Stored data
────────────────

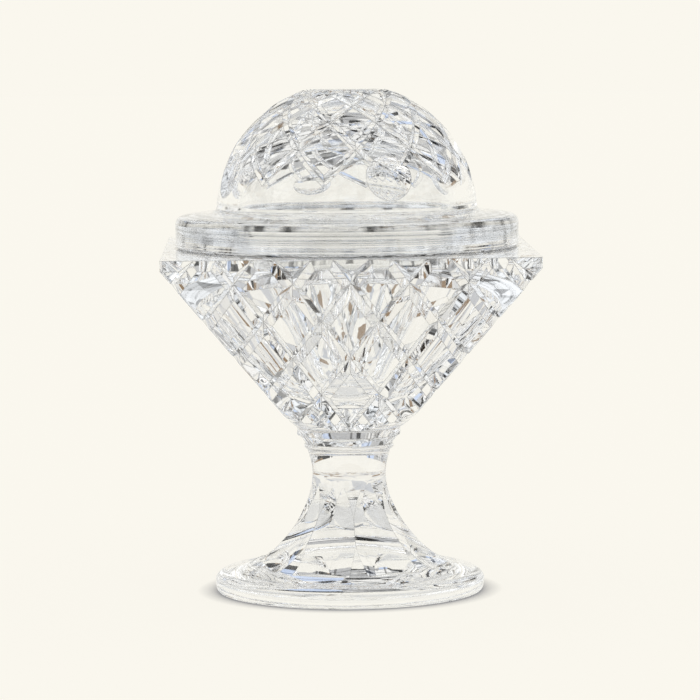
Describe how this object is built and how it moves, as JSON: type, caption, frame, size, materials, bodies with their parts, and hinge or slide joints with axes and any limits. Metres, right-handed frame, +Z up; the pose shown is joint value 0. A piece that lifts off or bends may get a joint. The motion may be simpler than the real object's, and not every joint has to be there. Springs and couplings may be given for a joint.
{
  "type": "powder jar",
  "caption": "Cut-glass powder jar: a square diamond-cut bowl on a fluted foot, with a flanged, domed lid that lifts off.",
  "frame": {"origin": "centre of the foot's underside", "axes": "+Z up through the jar; the bowl's four faces are square to X and Y"},
  "size_m": [0.1092, 0.1092, 0.1504],
  "materials": {
    "crystal": "clear lead crystal, cut and polished"
  },
  "bodies": {
    "jar": {"foot": "crystal", "collar": "crystal", "bowl": "crystal"},
    "lid": {"lid": "crystal"}
  },
  "joints": [
    {"name": "lid_lift", "type": "slide", "parent": "jar", "child": "lid", "axis": [0, 0, 1], "range_m": [0, 0.06]}
  ]
}
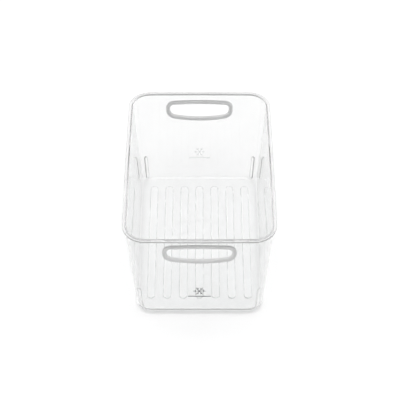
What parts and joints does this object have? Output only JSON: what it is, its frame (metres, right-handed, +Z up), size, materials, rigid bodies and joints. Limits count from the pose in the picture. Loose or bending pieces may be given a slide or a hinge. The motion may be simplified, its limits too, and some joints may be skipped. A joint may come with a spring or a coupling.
{
  "type": "fridge bin",
  "caption": "Clear open-top storage bin with tapered walls, a turned-out rim, ribbed floor and a soft grip ring round the hand hole in each end wall.",
  "frame": {"origin": "centre of the footprint, on the surface the bin stands on", "axes": "+Z up, +Y along the length towards the rear end, +X across the width to the right"},
  "size_m": [0.2118, 0.3118, 0.163],
  "materials": {
    "clear_plastic": "crystal clear, polished, faintly uneven from moulding",
    "soft_grip": "light grey matte soft-touch rubber"
  },
  "bodies": {
    "root": {"bin_shell": "clear_plastic", "front_grip": "soft_grip", "rear_grip": "soft_grip"}
  },
  "joints": []
}
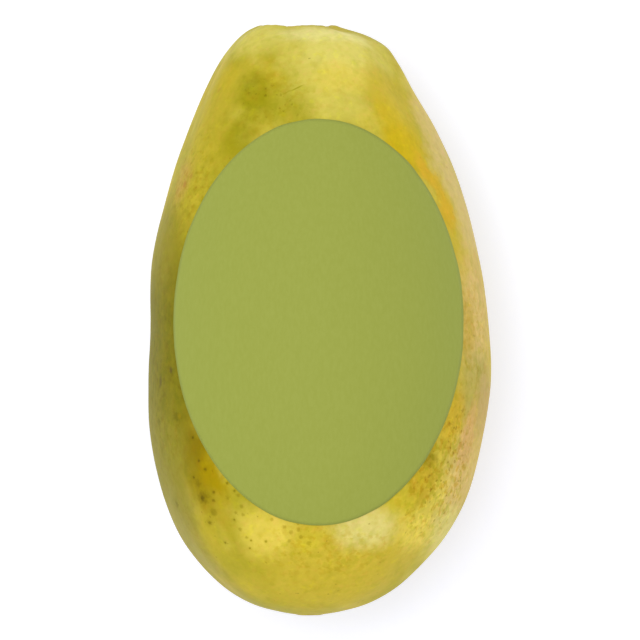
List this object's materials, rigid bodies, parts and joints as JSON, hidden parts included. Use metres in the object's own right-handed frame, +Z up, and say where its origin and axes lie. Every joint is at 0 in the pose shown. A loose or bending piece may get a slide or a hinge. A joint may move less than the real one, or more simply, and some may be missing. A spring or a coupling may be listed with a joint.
{
  "type": "papaya",
  "caption": "Whole ripe papaya lying on its side, faintly ridged, with a shallow stem basin and a blank oval paper label stuck on top.",
  "frame": {"origin": "on the surface that the fruit lies on, under the middle of the fruit's box", "axes": "+Z up, through the middle of the label; +Y along the fruit towards its stem end; +X to the right of someone who looks down on the fruit with its stem end pointing away from them"},
  "size_m": [0.084, 0.1446, 0.0819],
  "materials": {
    "papaya_skin": "satin",
    "label_paper": "matte"
  },
  "bodies": {
    "root": {"papaya_fruit": "papaya_skin", "oval_label": "label_paper"}
  },
  "joints": []
}
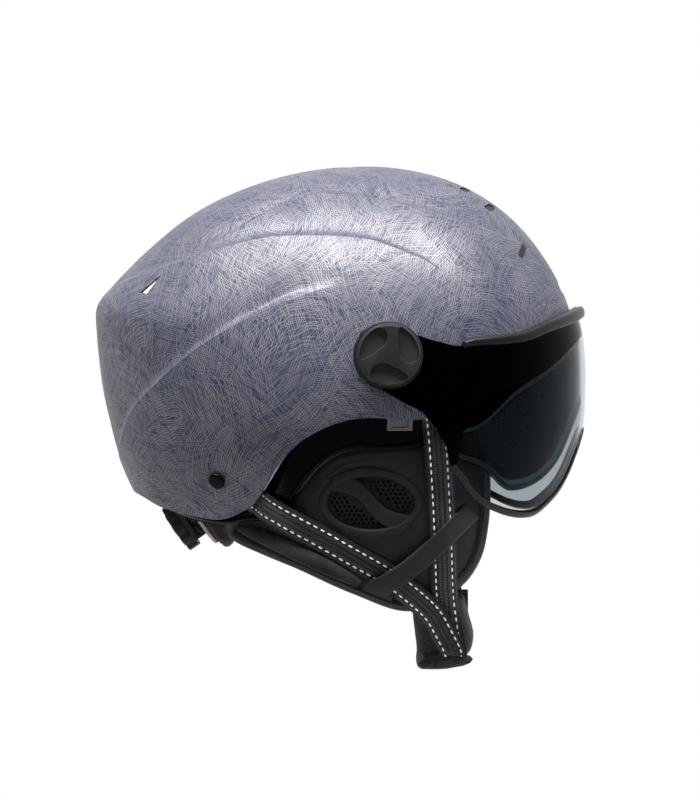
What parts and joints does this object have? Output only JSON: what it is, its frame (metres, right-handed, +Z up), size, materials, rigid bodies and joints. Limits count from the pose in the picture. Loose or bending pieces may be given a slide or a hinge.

────────────────

TO DO: Write out the records shown above, exactly as they appear.

EXERCISE RESULT:
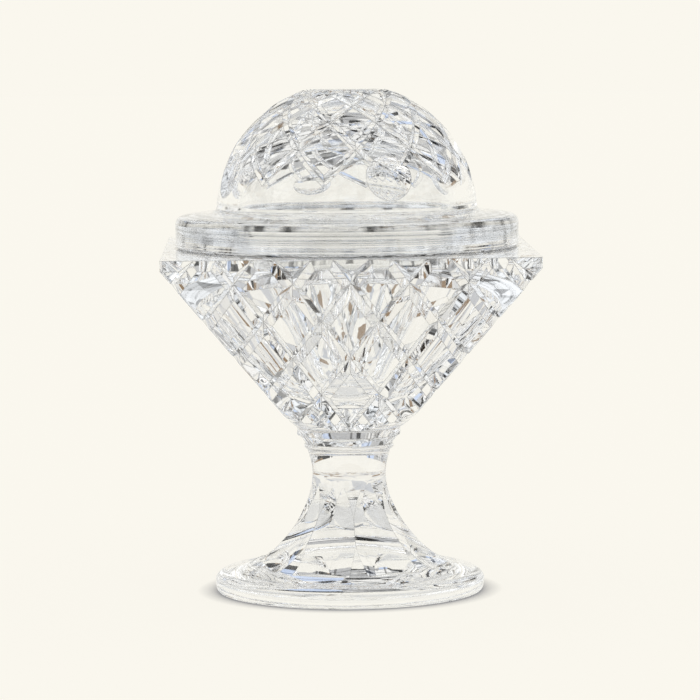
Describe how this object is built and how it moves, as JSON: type, caption, frame, size, materials, bodies with their parts, and hinge or slide joints with axes and any limits. Metres, right-handed frame, +Z up; the pose shown is joint value 0. A piece that lifts off or bends may get a joint. The motion may be simpler than the real object's, and not every joint has to be there. Springs and couplings may be given for a joint.
{
  "type": "powder jar",
  "caption": "Cut-glass powder jar: a square diamond-cut bowl on a fluted foot, with a flanged, domed lid that lifts off.",
  "frame": {"origin": "centre of the foot's underside", "axes": "+Z up through the jar; the bowl's four faces are square to X and Y"},
  "size_m": [0.1092, 0.1092, 0.1504],
  "materials": {
    "crystal": "clear lead crystal, cut and polished"
  },
  "bodies": {
    "jar": {"foot": "crystal", "collar": "crystal", "bowl": "crystal"},
    "lid": {"lid": "crystal"}
  },
  "joints": [
    {"name": "lid_lift", "type": "slide", "parent": "jar", "child": "lid", "axis": [0, 0, 1], "range_m": [0, 0.06]}
  ]
}
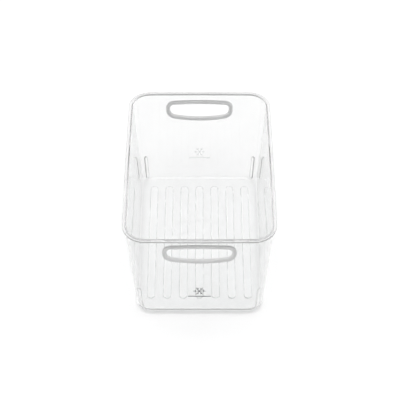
What parts and joints does this object have? Output only JSON: what it is, its frame (metres, right-handed, +Z up), size, materials, rigid bodies and joints. Limits count from the pose in the picture. Loose or bending pieces may be given a slide or a hinge. The motion may be simplified, its limits too, and some joints may be skipped. A joint may come with a spring or a coupling.
{
  "type": "fridge bin",
  "caption": "Clear open-top storage bin with tapered walls, a turned-out rim, ribbed floor and a soft grip ring round the hand hole in each end wall.",
  "frame": {"origin": "centre of the footprint, on the surface the bin stands on", "axes": "+Z up, +Y along the length towards the rear end, +X across the width to the right"},
  "size_m": [0.2118, 0.3118, 0.163],
  "materials": {
    "clear_plastic": "crystal clear, polished, faintly uneven from moulding",
    "soft_grip": "light grey matte soft-touch rubber"
  },
  "bodies": {
    "root": {"bin_shell": "clear_plastic", "front_grip": "soft_grip", "rear_grip": "soft_grip"}
  },
  "joints": []
}
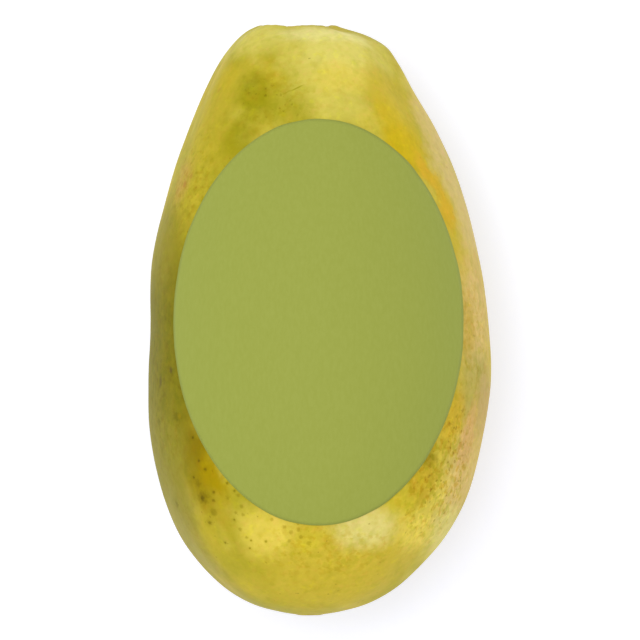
List this object's materials, rigid bodies, parts and joints as JSON, hidden parts included. Use metres in the object's own right-handed frame, +Z up, and say where its origin and axes lie. Every joint is at 0 in the pose shown. A loose or bending piece may get a slide or a hinge. A joint may move less than the real one, or more simply, and some may be missing. A spring or a coupling may be listed with a joint.
{
  "type": "papaya",
  "caption": "Whole ripe papaya lying on its side, faintly ridged, with a shallow stem basin and a blank oval paper label stuck on top.",
  "frame": {"origin": "on the surface that the fruit lies on, under the middle of the fruit's box", "axes": "+Z up, through the middle of the label; +Y along the fruit towards its stem end; +X to the right of someone who looks down on the fruit with its stem end pointing away from them"},
  "size_m": [0.084, 0.1446, 0.0819],
  "materials": {
    "papaya_skin": "satin",
    "label_paper": "matte"
  },
  "bodies": {
    "root": {"papaya_fruit": "papaya_skin", "oval_label": "label_paper"}
  },
  "joints": []
}
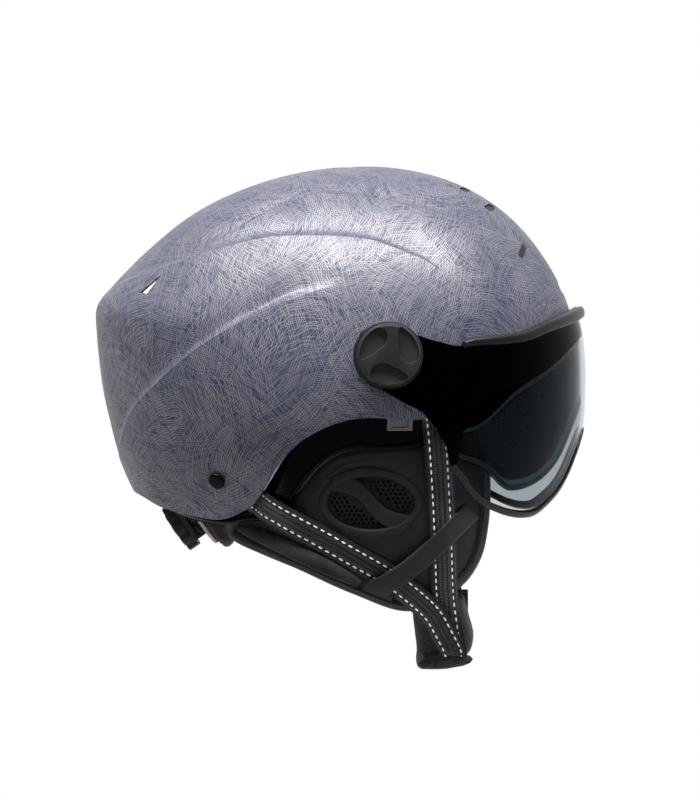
What parts and joints does this object have? Output only JSON: what it is, its frame (metres, right-handed, +Z up), size, materials, rigid bodies and joints. Limits count from the pose in the picture. Loose or bending pieces may be given a slide or a hinge.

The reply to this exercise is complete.